Request:
Check every line below for the word "imported" and copy each one that has it.

Information shown:
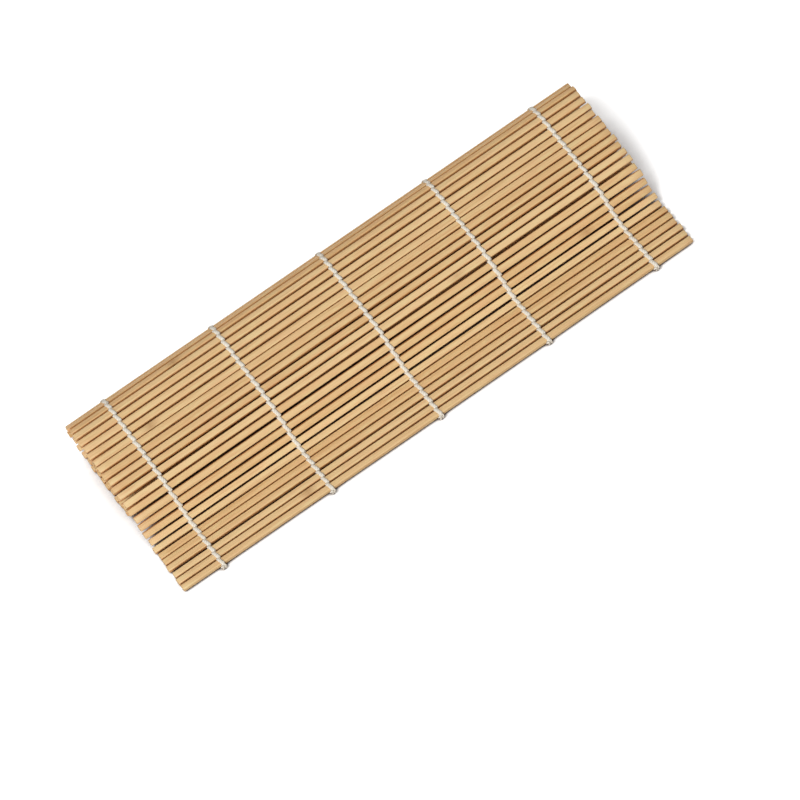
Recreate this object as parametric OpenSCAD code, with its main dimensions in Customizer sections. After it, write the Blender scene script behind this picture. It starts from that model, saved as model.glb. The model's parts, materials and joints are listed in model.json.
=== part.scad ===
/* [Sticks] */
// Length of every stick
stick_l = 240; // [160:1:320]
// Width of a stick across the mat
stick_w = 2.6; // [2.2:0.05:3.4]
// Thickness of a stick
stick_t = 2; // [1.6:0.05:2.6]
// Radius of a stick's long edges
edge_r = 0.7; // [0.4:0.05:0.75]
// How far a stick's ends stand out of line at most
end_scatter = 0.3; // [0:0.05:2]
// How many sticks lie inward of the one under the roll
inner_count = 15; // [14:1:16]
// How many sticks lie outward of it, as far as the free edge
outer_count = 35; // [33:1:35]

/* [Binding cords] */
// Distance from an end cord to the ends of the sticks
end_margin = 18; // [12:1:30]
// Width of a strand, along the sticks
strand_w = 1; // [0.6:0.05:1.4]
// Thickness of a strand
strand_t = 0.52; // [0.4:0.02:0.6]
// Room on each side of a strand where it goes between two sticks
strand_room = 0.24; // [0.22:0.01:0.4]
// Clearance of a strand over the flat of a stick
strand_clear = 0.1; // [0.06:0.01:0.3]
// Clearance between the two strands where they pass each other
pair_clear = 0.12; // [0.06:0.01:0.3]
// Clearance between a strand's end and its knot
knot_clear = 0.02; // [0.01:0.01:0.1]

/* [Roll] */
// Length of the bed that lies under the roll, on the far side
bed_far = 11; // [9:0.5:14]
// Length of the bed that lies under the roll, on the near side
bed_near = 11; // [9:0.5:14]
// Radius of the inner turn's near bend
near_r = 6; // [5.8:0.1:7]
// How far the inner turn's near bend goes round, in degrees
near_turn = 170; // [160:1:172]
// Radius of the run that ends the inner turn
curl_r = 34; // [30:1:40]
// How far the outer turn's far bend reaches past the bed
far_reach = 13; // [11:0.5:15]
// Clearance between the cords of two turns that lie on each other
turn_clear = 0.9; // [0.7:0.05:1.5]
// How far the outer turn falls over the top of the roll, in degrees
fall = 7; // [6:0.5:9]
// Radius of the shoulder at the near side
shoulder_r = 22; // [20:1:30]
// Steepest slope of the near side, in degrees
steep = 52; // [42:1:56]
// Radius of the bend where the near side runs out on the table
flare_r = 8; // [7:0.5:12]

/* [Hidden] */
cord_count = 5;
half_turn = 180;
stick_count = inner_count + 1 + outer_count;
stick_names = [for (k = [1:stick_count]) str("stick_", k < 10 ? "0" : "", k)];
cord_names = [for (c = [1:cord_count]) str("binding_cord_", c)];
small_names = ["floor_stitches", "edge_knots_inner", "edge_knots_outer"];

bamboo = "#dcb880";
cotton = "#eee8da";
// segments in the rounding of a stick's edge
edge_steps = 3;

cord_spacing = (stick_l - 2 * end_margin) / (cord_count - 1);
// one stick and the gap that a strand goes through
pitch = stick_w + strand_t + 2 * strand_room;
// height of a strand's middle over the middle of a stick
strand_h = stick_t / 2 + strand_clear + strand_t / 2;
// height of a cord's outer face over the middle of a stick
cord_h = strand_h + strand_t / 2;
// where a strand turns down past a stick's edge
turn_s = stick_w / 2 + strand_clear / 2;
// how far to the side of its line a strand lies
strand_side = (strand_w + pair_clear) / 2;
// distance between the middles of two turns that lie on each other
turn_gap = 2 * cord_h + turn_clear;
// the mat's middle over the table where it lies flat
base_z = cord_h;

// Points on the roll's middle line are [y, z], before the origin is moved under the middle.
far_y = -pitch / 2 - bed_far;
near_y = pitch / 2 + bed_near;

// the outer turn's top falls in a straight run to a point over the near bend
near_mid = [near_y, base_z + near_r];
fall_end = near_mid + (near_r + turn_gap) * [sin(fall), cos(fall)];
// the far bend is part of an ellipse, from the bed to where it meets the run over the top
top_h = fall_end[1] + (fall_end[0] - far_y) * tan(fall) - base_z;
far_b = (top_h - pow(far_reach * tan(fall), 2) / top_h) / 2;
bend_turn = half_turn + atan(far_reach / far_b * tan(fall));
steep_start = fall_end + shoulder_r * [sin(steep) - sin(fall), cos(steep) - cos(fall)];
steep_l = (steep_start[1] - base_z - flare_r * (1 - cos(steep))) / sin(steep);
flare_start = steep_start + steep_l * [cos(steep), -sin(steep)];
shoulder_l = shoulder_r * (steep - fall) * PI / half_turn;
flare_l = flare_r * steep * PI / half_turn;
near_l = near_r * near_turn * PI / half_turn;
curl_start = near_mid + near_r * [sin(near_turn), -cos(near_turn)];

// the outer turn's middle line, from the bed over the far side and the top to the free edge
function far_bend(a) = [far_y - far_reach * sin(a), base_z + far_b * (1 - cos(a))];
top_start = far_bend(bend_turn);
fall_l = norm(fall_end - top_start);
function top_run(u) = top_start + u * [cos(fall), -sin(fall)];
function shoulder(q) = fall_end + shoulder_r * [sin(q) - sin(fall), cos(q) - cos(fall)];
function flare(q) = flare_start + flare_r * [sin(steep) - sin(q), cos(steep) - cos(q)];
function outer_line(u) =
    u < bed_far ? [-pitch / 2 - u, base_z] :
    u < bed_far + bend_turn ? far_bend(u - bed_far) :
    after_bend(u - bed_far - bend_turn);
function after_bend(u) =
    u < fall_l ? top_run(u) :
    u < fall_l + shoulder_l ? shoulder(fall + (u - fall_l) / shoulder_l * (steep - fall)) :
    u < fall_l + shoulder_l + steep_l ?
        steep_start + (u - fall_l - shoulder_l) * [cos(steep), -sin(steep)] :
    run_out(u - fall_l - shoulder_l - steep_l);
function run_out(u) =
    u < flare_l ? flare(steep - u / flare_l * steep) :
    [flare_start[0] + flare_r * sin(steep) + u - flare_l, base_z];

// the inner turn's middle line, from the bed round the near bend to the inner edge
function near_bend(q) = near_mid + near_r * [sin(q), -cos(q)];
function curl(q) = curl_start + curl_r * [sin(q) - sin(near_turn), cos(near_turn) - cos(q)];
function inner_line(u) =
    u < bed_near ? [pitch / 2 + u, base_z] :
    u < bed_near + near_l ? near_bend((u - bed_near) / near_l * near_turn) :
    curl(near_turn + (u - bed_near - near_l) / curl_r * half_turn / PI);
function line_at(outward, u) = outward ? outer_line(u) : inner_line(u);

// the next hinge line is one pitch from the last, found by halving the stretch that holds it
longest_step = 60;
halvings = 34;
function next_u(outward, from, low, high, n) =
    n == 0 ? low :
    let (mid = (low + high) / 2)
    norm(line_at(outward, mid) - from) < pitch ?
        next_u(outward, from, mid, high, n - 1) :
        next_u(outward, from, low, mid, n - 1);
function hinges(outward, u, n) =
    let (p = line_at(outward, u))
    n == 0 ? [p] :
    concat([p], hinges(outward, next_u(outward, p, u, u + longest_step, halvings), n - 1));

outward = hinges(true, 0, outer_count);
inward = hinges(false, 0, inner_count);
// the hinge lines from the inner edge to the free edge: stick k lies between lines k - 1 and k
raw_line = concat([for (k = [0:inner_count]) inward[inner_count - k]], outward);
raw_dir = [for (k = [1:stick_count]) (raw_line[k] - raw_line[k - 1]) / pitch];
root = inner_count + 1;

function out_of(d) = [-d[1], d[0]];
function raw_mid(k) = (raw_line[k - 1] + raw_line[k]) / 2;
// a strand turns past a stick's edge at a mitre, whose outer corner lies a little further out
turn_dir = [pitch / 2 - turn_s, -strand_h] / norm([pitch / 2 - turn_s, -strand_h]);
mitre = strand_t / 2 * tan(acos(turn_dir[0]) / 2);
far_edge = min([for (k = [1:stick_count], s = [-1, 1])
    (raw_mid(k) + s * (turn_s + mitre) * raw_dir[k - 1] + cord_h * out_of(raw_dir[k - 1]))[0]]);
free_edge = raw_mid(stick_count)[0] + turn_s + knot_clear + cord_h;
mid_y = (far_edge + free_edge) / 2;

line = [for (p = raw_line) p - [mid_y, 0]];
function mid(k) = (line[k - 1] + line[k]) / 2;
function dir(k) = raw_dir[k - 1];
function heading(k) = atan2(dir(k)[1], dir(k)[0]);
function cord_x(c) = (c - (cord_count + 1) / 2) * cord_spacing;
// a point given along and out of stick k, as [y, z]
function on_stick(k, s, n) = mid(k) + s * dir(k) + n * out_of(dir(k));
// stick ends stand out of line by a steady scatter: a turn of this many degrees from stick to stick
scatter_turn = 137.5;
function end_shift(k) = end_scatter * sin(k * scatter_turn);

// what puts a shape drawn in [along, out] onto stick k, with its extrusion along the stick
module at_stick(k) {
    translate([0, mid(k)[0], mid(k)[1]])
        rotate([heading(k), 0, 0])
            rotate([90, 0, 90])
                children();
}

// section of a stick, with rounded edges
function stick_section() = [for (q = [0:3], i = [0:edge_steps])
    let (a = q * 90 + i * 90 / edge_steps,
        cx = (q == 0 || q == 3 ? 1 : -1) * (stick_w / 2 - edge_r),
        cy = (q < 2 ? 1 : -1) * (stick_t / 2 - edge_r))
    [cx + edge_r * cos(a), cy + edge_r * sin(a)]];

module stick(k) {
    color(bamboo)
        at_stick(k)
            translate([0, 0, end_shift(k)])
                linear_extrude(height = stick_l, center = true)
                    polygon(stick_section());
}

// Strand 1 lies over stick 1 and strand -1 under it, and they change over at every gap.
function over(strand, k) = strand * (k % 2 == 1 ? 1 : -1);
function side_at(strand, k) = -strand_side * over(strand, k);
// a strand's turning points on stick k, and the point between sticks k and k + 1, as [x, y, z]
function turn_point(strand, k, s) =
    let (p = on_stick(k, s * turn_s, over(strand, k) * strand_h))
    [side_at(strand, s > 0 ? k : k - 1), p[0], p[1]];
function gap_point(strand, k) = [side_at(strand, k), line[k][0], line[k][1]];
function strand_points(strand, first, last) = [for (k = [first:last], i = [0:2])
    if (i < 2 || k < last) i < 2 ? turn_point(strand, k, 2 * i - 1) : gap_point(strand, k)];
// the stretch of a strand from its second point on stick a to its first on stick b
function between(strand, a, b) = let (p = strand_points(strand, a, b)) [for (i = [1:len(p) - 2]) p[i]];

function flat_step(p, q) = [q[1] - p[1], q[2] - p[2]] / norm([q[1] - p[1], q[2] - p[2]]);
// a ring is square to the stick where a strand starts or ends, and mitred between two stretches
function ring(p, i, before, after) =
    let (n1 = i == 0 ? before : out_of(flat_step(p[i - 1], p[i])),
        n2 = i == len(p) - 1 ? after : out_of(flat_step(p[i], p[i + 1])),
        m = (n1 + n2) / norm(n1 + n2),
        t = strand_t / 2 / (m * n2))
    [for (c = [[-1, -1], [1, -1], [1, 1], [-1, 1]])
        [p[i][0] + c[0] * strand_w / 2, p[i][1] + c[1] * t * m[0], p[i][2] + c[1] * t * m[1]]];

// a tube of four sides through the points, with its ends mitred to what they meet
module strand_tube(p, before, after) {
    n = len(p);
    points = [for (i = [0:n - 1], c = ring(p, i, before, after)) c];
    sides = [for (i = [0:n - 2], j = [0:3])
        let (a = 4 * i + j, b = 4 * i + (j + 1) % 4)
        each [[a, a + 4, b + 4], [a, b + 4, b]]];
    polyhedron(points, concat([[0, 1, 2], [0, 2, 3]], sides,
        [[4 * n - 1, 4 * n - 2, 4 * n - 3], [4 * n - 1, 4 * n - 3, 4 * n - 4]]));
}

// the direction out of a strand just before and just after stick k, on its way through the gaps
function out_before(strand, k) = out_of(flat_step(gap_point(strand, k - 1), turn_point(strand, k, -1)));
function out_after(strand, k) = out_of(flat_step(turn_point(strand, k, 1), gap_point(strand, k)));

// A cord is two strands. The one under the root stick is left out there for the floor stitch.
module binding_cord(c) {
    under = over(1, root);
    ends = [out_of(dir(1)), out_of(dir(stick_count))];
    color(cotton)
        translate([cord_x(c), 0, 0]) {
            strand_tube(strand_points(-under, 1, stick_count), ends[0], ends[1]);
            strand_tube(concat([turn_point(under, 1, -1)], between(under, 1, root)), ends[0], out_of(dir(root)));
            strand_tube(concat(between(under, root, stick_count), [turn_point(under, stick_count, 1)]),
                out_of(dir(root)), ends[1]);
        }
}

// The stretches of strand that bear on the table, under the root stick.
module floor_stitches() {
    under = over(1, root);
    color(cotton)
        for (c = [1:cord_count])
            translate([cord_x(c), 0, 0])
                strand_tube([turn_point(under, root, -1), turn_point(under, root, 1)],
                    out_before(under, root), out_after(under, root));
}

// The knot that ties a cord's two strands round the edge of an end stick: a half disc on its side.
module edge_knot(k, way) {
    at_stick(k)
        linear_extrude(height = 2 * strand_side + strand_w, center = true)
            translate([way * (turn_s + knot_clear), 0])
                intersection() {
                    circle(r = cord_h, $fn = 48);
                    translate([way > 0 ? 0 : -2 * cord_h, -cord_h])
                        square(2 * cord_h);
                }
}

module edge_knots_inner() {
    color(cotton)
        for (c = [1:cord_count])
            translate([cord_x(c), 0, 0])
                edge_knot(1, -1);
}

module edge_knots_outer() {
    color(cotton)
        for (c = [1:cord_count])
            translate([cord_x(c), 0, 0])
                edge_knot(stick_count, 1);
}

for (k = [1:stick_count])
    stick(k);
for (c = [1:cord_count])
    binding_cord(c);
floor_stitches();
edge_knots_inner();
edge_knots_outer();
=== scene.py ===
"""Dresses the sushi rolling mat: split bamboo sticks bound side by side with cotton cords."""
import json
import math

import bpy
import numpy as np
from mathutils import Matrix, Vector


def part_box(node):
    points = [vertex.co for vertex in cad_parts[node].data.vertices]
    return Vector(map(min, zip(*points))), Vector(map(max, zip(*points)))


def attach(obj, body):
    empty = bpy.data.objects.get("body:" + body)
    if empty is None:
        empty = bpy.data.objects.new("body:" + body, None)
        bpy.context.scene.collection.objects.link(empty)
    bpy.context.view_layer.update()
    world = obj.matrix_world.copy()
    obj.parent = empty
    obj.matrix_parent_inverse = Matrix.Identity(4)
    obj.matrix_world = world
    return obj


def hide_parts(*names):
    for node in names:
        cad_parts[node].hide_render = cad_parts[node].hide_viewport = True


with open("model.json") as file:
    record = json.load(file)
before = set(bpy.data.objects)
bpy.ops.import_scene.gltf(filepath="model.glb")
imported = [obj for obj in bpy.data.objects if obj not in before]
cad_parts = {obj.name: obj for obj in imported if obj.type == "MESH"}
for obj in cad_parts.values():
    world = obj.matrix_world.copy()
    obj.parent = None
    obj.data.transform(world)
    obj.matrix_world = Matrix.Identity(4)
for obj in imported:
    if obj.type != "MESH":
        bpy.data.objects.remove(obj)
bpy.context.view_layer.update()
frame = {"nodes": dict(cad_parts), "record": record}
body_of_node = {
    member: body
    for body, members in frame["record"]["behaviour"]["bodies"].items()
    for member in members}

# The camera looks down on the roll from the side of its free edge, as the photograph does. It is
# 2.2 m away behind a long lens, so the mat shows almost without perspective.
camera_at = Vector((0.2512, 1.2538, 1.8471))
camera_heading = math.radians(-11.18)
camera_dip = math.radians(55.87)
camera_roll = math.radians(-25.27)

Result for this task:
imported = [obj for obj in bpy.data.objects if obj not in before]
cad_parts = {obj.name: obj for obj in imported if obj.type == "MESH"}
for obj in imported:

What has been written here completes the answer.